I’ve included the lyrics right after the track stream. As for the sounds beyond the words, a haunting and mystical gloom flows from the early moments of the music like scented smoke, as whispered words slip out over echoing notes. The cadence remains stately as the drums come in (even when they catch fire), and as the layered guitars cast uneasy spells, shading the mood of the music in an even deeper and more miserable gloom. The vocals are harsh and intense, cracked with agony.

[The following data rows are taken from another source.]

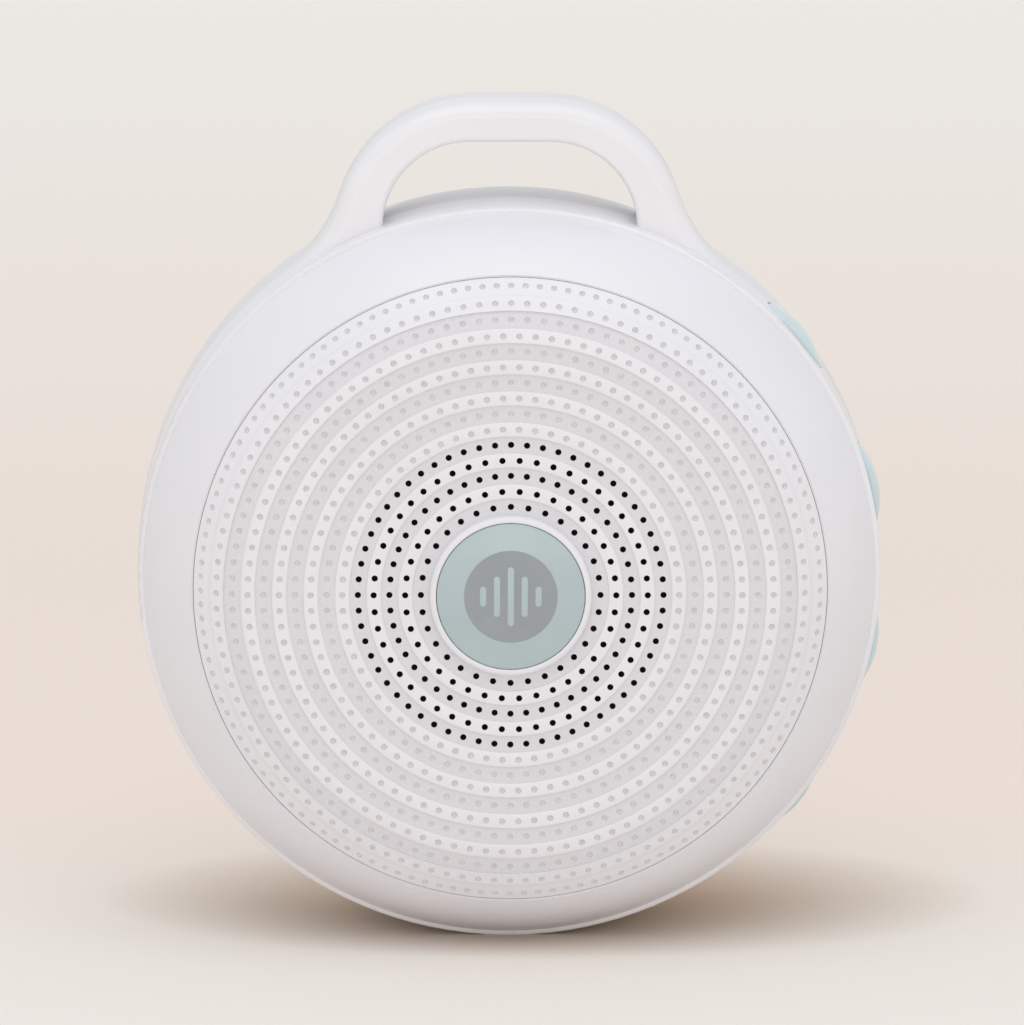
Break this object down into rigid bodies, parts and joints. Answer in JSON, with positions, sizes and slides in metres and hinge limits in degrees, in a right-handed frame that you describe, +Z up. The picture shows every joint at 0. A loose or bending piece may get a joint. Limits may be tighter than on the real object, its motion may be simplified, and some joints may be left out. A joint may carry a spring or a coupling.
{
  "type": "portable white noise machine",
  "caption": "Round drum-shaped sound machine standing on its edge, with a carrying handle on top, a dotted ring-patterned speaker front and keys in the rim.",
  "frame": {"origin": "middle of the flat resting land under the drum", "axes": "+X to the right seen from the front, +Y from the front to the back, +Z up through the handle"},
  "size_m": [0.0944, 0.041, 0.107],
  "materials": {
    "white_shell": "fine satin moulded",
    "white_front": "satin, faint grain in the sunk bands",
    "mint_key": "gloss",
    "badge": "satin print under clear gloss",
    "adhesive": "matt",
    "black_cloth": "open weave",
    "black_rubber": "matt",
    "cone_paper": "pressed pulp",
    "spider_cloth": "resin-dipped weave",
    "plated_steel": "zinc plated",
    "ferrite": "ground ferrite",
    "copper": "enamelled copper wire",
    "circuit_board": "solder mask",
    "chip_black": "moulded epoxy",
    "capacitor_can": "drawn can",
    "connector_ivory": "moulded nylon",
    "battery_wrap": "foil pouch",
    "foam": "soft foam",
    "lead_red": "PVC sleeve",
    "lead_black": "PVC sleeve"
  },
  "bodies": {
    "housing": {"rear_housing": "white_shell", "front_housing": "white_shell", "front_bezel": "white_front", "grille_disc": "white_front", "centre_badge": "badge", "badge_adhesive_pad": "adhesive", "grille_cloth": "black_cloth", "speaker_gasket": "foam", "speaker_basket": "plated_steel", "speaker_surround": "black_rubber", "speaker_spider": "spider_cloth", "speaker_top_plate": "plated_steel", "speaker_magnet": "ferrite", "speaker_back_plate": "plated_steel", "speaker_terminal_strip": "circuit_board", "speaker_lead": "lead_black", "speaker_lead_socket": "connector_ivory", "speaker_lead_plug": "connector_ivory", "main_board": "circuit_board", "sound_chip": "chip_black", "amplifier_chip": "chip_black", "board_capacitors": "capacitor_can", "charging_socket": "plated_steel", "battery_cell": "battery_wrap", "battery_foam_pad": "foam", "battery_lead": "lead_red", "battery_lead_socket": "connector_ivory", "battery_lead_plug": "connector_ivory", "housing_screws": "plated_steel", "bezel_screws": "plated_steel", "grille_disc_screws": "plated_steel", "speaker_screws": "plated_steel", "board_screws": "plated_steel", "top_switch": "chip_black", "upper_switch": "chip_black", "lower_switch": "chip_black", "bottom_switch": "chip_black"},
    "speaker_diaphragm": {"speaker_cone": "cone_paper", "speaker_dust_cap": "cone_paper", "speaker_voice_coil": "copper"},
    "top_key_press": {"top_key": "mint_key", "top_switch_plunger": "connector_ivory"},
    "upper_key_press": {"upper_key": "mint_key", "upper_switch_plunger": "connector_ivory"},
    "lower_key_press": {"lower_key": "mint_key", "lower_switch_plunger": "connector_ivory"},
    "bottom_key_press": {"bottom_key": "mint_key", "bottom_switch_plunger": "connector_ivory"}
  },
  "joints": [
    {"name": "speaker_stroke", "type": "slide", "parent": "housing", "child": "speaker_diaphragm", "axis": [0, -1, 0], "range_m": [-0.0006, 0.0006], "stiffness_N_per_m": 900, "deforming": ["speaker_surround", "speaker_spider"]},
    {"name": "top_key_press", "type": "slide", "parent": "housing", "child": "top_key_press", "axis": [-0.7738, 0, -0.6334], "range_m": [0, 0.0004], "stiffness_N_per_m": 2000, "springref_m": -0.0001},
    {"name": "upper_key_press", "type": "slide", "parent": "housing", "child": "upper_key_press", "axis": [-0.974, 0, -0.2267], "range_m": [0, 0.0004], "stiffness_N_per_m": 2000, "springref_m": -0.0001},
    {"name": "lower_key_press", "type": "slide", "parent": "housing", "child": "lower_key_press", "axis": [-0.974, 0, 0.2267], "range_m": [0, 0.0004], "stiffness_N_per_m": 2000, "springref_m": -0.0001},
    {"name": "bottom_key_press", "type": "slide", "parent": "housing", "child": "bottom_key_press", "axis": [-0.7738, 0, 0.6334], "range_m": [0, 0.0004], "stiffness_N_per_m": 2000, "springref_m": -0.0001}
  ]
}
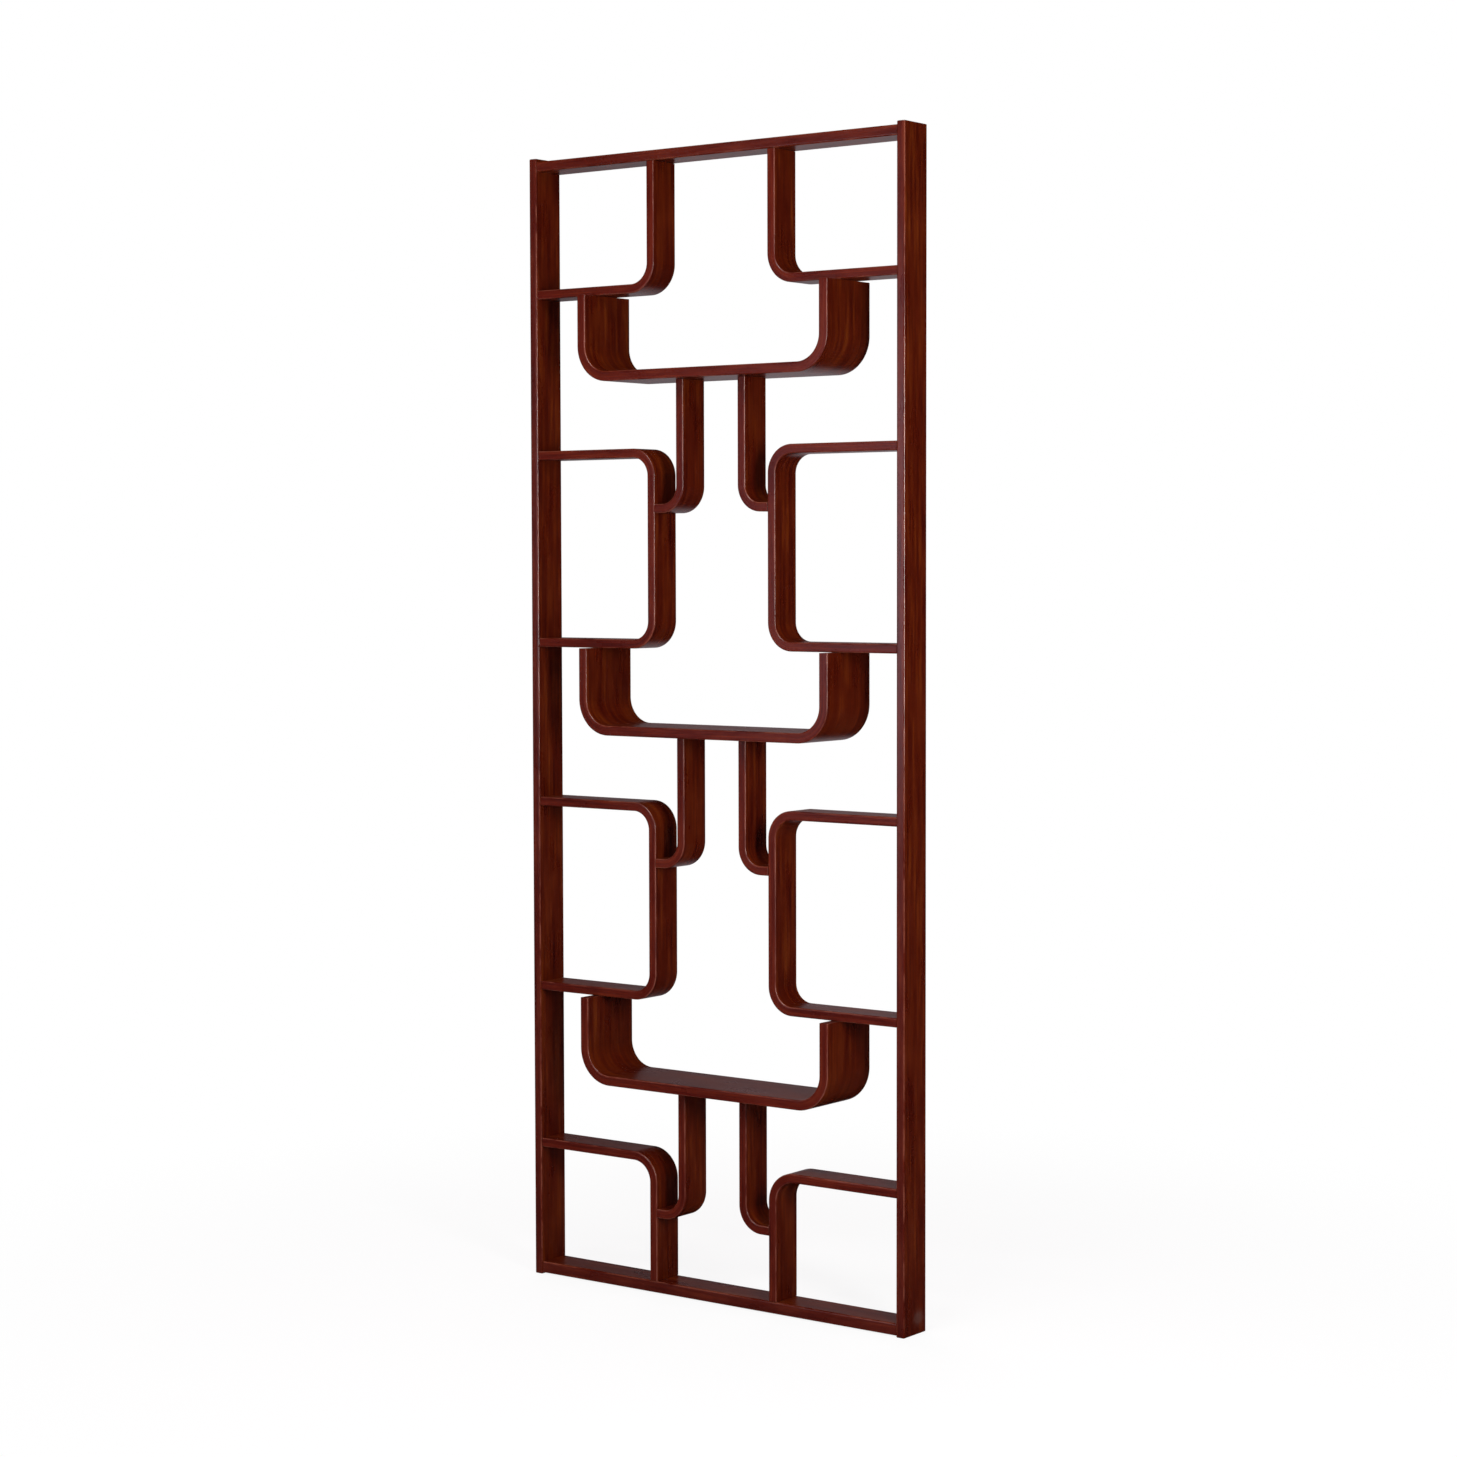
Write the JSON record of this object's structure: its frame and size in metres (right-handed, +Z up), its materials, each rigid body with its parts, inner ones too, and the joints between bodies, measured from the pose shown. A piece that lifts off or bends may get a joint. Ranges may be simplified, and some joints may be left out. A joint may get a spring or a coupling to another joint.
{
  "type": "room divider",
  "caption": "Upright open room divider of bent plywood: C-shaped brackets, hanging U-shaped shelves and J-shaped hooks inside a slim frame of posts and rails.",
  "frame": {"origin": "on the floor, under the middle of the frame", "axes": "+Z up, +X along the divider's width to its right-hand post, +Y through it to the back"},
  "size_m": [0.762, 0.1194, 1.9],
  "materials": {
    "frame_wood": "solid wood with a dark red-brown stain, satin lacquer",
    "bent_plywood": "moulded plywood with a dark red-brown stain, satin lacquer",
    "dowel_wood": "bare beech, turned"
  },
  "bodies": {
    "root": {"left_post": "frame_wood", "right_post": "frame_wood", "top_rail": "frame_wood", "bottom_rail": "frame_wood", "top_left_corner_strip": "bent_plywood", "top_right_corner_strip": "bent_plywood", "bottom_left_corner_strip": "bent_plywood", "bottom_right_corner_strip": "bent_plywood", "upper_left_bracket": "bent_plywood", "upper_right_bracket": "bent_plywood", "lower_left_bracket": "bent_plywood", "lower_right_bracket": "bent_plywood", "top_shelf": "bent_plywood", "middle_shelf": "bent_plywood", "bottom_shelf": "bent_plywood", "top_left_hook": "bent_plywood", "top_right_hook": "bent_plywood", "middle_left_hook": "bent_plywood", "middle_right_hook": "bent_plywood", "bottom_left_hook": "bent_plywood", "bottom_right_hook": "bent_plywood", "top_shelf_left_dowel_front": "dowel_wood", "top_shelf_left_dowel_back": "dowel_wood", "top_left_hook_head_dowel_front": "dowel_wood", "top_left_hook_head_dowel_back": "dowel_wood", "top_left_hook_foot_dowel_front": "dowel_wood", "top_left_hook_foot_dowel_back": "dowel_wood", "top_shelf_right_dowel_front": "dowel_wood", "top_shelf_right_dowel_back": "dowel_wood", "top_right_hook_head_dowel_front": "dowel_wood", "top_right_hook_head_dowel_back": "dowel_wood", "top_right_hook_foot_dowel_front": "dowel_wood", "top_right_hook_foot_dowel_back": "dowel_wood", "middle_shelf_left_dowel_front": "dowel_wood", "middle_shelf_left_dowel_back": "dowel_wood", "middle_left_hook_head_dowel_front": "dowel_wood", "middle_left_hook_head_dowel_back": "dowel_wood", "middle_left_hook_foot_dowel_front": "dowel_wood", "middle_left_hook_foot_dowel_back": "dowel_wood", "middle_shelf_right_dowel_front": "dowel_wood", "middle_shelf_right_dowel_back": "dowel_wood", "middle_right_hook_head_dowel_front": "dowel_wood", "middle_right_hook_head_dowel_back": "dowel_wood", "middle_right_hook_foot_dowel_front": "dowel_wood", "middle_right_hook_foot_dowel_back": "dowel_wood", "bottom_shelf_left_dowel_front": "dowel_wood", "bottom_shelf_left_dowel_back": "dowel_wood", "bottom_left_hook_head_dowel_front": "dowel_wood", "bottom_left_hook_head_dowel_back": "dowel_wood", "bottom_left_hook_foot_dowel_front": "dowel_wood", "bottom_left_hook_foot_dowel_back": "dowel_wood", "bottom_shelf_right_dowel_front": "dowel_wood", "bottom_shelf_right_dowel_back": "dowel_wood", "bottom_right_hook_head_dowel_front": "dowel_wood", "bottom_right_hook_head_dowel_back": "dowel_wood", "bottom_right_hook_foot_dowel_front": "dowel_wood", "bottom_right_hook_foot_dowel_back": "dowel_wood"}
  },
  "joints": []
}
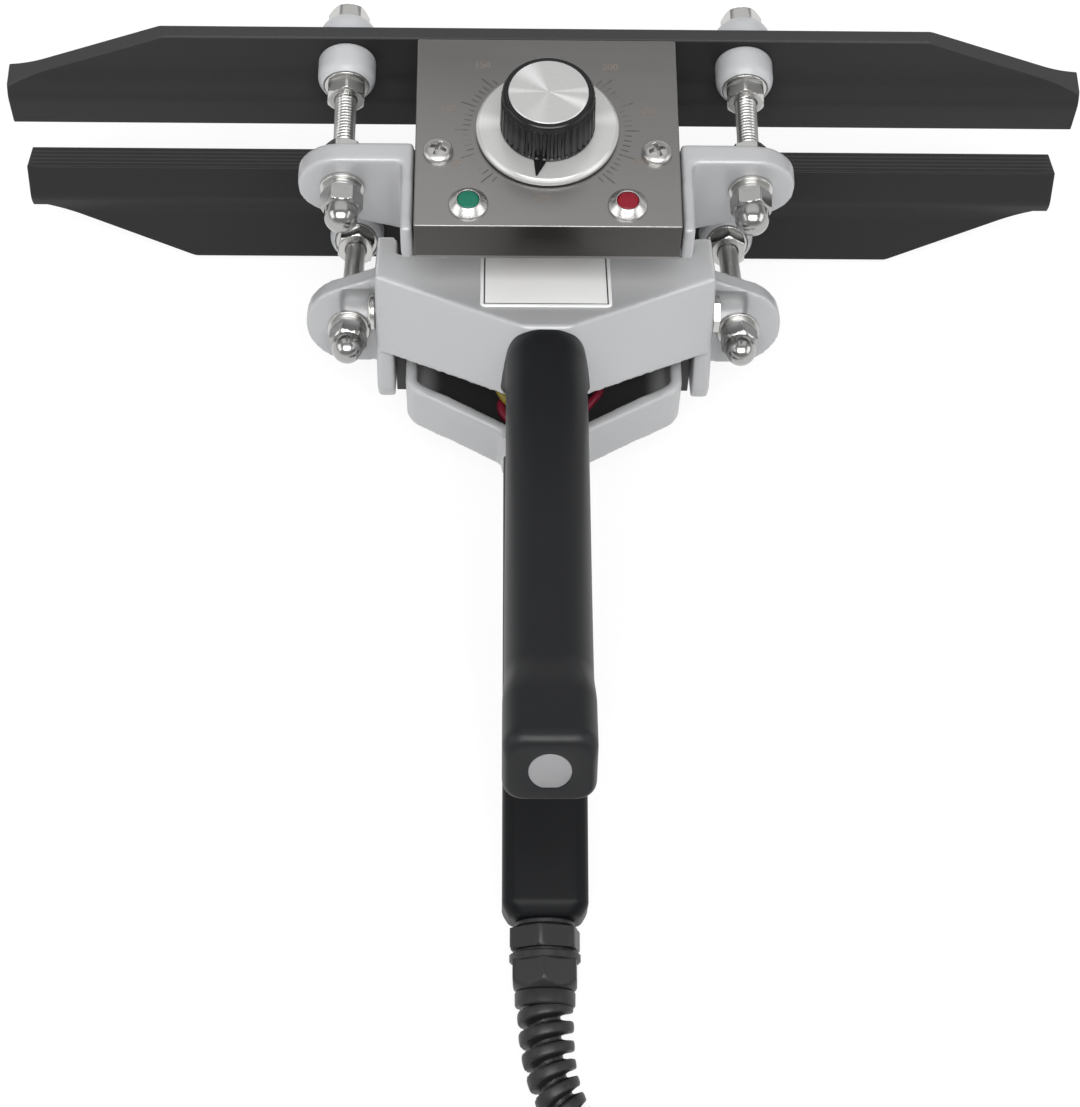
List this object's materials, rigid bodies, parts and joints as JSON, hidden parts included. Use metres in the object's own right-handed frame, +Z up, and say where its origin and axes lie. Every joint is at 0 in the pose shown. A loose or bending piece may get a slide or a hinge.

The long, lingering reverberations of the chords and notes bespeak the eminence of death, and when the riffing becomes a fiery whirr, pain becomes manifest.
You won’t soon forget that moody yet mesmerizing intro to the track, because those eerie tones return again at the close, flowing into a shimmering cascade of sound that creates an unsettling reverie.
Shavasana will be release at some as-yet unidentified future date by Clandestone Faith.
KĀLA:
https://www.facebook.com/ShavasanaXXVII/
CLANDESTINE FAITH:
http://www.clandestinefaith.com/
https://www.facebook.com/ClandestineFaith
LYRICS
In a circle spun the crushed creation
In a slumber that I dared to sleep.
Night opened the skies of Kalpas to show his Vama-form
Constellations formed a trishul which swung
and Crushed through the worlds.
Chanting mantras of darkness invoking the powers of death.
A silent witness of a world in everlasting pain.
Divine revelations of cosmic dissolution within.
Like the fires of Virabhadra it devours the material worlds of creation.